It was easy to drive fast, a significant factor in its subsequent and distinguished motorsport successes (not least five Le Mans wins in the noses of C- and D-Types). Underneath handsome polished alloy covers were a pair of chain-driven camshafts driving atypically large valves in hemispherical combustion chambers (unusual and advanced for their day). There was a light aluminium alloy head, atop a big meaty cast-iron block. XKs were renowned for their toughness, as well as their torque. Twin sidedraft SU carburettors fed fuel to the big-chested motor.
Reaction from war-ravaged Britain was predictably ecstatic to such a beacon of modernity, style and hope. The XK120 was the road-going equivalent of the equally futuristic and stylish De Havilland Comet. The world’s first commercial jet airliner first flew in 1949, the same year the XK120 would verify its claimed top speed and justify its badge during a speed run on Belgium’s Ostend-Jabbeke motorway (in fact, a prototype did more than 130mph). It would remain the fastest production car in the world until the Mercedes 300SL of 1955.

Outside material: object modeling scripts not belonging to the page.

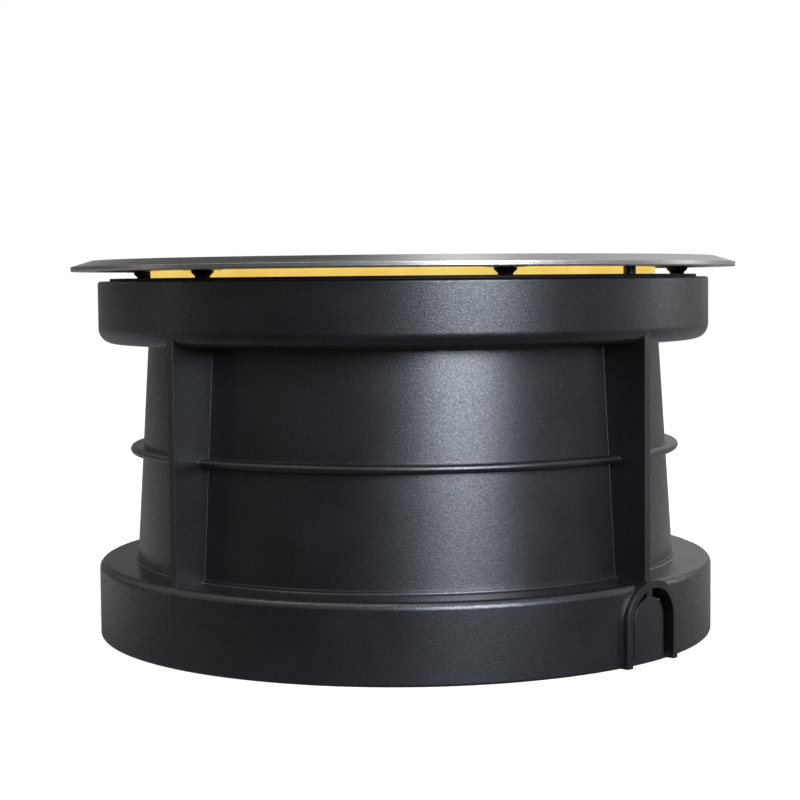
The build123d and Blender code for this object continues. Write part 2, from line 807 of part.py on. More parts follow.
with BuildPart() as clip_screws:
    with PolarLocations(clip_circle, clip_count, start_angle=bearing(clip_bearing)):
        with Locations((0, 0, clip_top)):
            add(
                screw(
                    clip_screw_diameter,
                    clip_top - gear_ceiling - 2 * blind_margin,
                    clip_screw_head,
                    clip_screw_height,
                    clip_screw_diameter * 0.8,
                )
            )
clip_screws.part.label = "clip_screws"

# --- Pivot pins: pressed in the ears, run in the heat sink's trunnions ---
trunnion_face = ear_inner - shank_clearance
trunnion_inner = holder_radius + holder_clearance
pin_end = trunnion_inner + trunnion_web
trunnion_thickness = trunnion_face - pin_end

with BuildPart() as pivot_pins:
    for side in (-1, 1):
        with BuildSketch(pivot_plane.offset(side * pin_end)):
            Circle(pivot_diameter / 2)
        extrude(amount=side * (ear_inner + ear_thickness - pin_end))
        with BuildSketch(pivot_plane.offset(side * (ear_inner + ear_thickness))):
            Circle(pivot_head / 2)
        extrude(amount=side * pivot_head_thickness)
    chamfer(pivot_pins.faces().group_by(Axis.X)[0].edges(), pivot_head_thickness * 0.25)
    chamfer(pivot_pins.faces().group_by(Axis.X)[-1].edges(), pivot_head_thickness * 0.25)
pivot_pins.part.label = "pivot_pins"

# --- Heat sink with its trunnions ---
sink_taper = 0.7

with BuildPart() as heat_sink:
    with BuildSketch(Plane.XY.offset(plate_bottom)):
        Circle(plate_radius)
    extrude(amount=plate_thickness)
    for fin in range(sink_fin_count):
        fin_x = (fin - (sink_fin_count - 1) / 2) * sink_fin_pitch
        with BuildSketch(Plane.YZ.offset(fin_x - sink_fin_thickness / 2)):
            with BuildLine():
                Polyline(
                    (-sink_fin_half_length, plate_bottom),
                    (-sink_fin_half_length, plate_bottom - sink_fin_depth * 0.4),
                    (-sink_fin_half_length * sink_taper, plate_bottom - sink_fin_depth),
                    (sink_fin_half_length * sink_taper, plate_bottom - sink_fin_depth),
                    (sink_fin_half_length, plate_bottom - sink_fin_depth * 0.4),
                    (sink_fin_half_length, plate_bottom),
                    close=True,
                )
            make_face()
        extrude(amount=sink_fin_thickness)
    for side, drop in ((-1, trunnion_crown), (1, trunnion_drop)):
        with BuildSketch(pivot_plane.offset(side * trunnion_inner)):
            with Locations((0, (trunnion_crown - drop) / 2)):
                Rectangle(trunnion_width, trunnion_crown + drop)
        extrude(amount=side * (trunnion_face - trunnion_inner))
        with BuildSketch(pivot_plane.offset(side * trunnion_face)):
            Circle(pivot_diameter / 2 + pin_clearance)
        extrude(amount=-side * (trunnion_thickness + seat_clearance), mode=Mode.SUBTRACT)
    with BuildSketch(pivot_plane.offset(trunnion_face)):
        with Locations((0, -lock_drop)):
            Circle(lock_diameter / 2 + thread_clearance)
    extrude(amount=-trunnion_thickness, mode=Mode.SUBTRACT)
    with BuildSketch(Plane.XY.offset(plate_top)):
        with PolarLocations(board_screw_circle, board_screw_count):
            Circle(board_screw_diameter / 2 + thread_clearance)
    extrude(amount=-plate_thickness, mode=Mode.SUBTRACT)
heat_sink.part.label = "heat_sink"

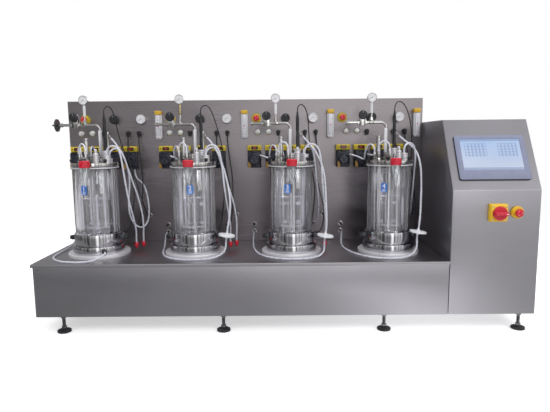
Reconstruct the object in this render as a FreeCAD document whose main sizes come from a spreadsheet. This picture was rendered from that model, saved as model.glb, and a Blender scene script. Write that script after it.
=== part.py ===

Earl’s Court endorsement earned, Lyons commissioned a few hundred XK120s in aluminium bodies that were largely hand formed. Our test car, built in 1950, was one of those cars. NUB 120 is probably the most famous of all XK120s and very possibly now the most valuable. This is mostly because of its distinguished competition history in the hands of Ian Appleyard. NUB 120 tasted success in the RAC, Tulip and Alpine rallies, with Appleyard’s wife – Patricia, William Lyons’ daughter – acting as navigator. It is now owned by the Jaguar Heritage Trust. It is a car I personally know well. Just over a decade ago, my friend Steve Cropley (formerly of this parish) and I drove it in the Mille Miglia.
The lightweight aluminium body was fitted to a modified steel and ash wood frame, largely borrowed from the contemporary Mark V saloon that also debuted at the 1948 Earl’s Court show to rather less fanfare (it used Jaguar’s older pushrod straight-six).
By 1950, it was clear the XK120 was a sales success. To meet the strong demand, mostly from the US, Lyons commenced mass production using steel bodies (but still with aluminium doors, bonnet and boot). A fixed-head coupe version and a drophead coupe, using a fabric roof and wind-up windows, appeared later.
Entry to the snug cockpit is by a tiny lightweight aluminium door, opened by an internal pullcord. The seats, recently reupholstered in leather, are thickly padded and comfortable. You sit close to the tall upright four-spoke metal steering wheel, thin of spoke and slim of rim. The rim brushes the top of your thighs.
A Jaguar logo on the wheel hub stares at your chest and the steering column points at your heart. It can be telescopically adjusted, but it always feels far too close. Mind you, bent arms and heaving
shoulders are necessary to manoeuvre that big ship-sized wheel at low speed – naturally, there is no power assistance. Once on the move, the recirculating-ball steering is nicely weighted and decently precise though rack-and-pinion would come later with the XK140, the XK120’s chunkier and less celebrated successor.
Press the starter button and the XK120 motor barks into life and settles down to a throaty and uneven burble. This contrasts mightily with the i-Pace, which powers-up silently. Equally contrasting is the stench: in the XK120’s open cockpit you can smell the cocktail of old-car pollutants.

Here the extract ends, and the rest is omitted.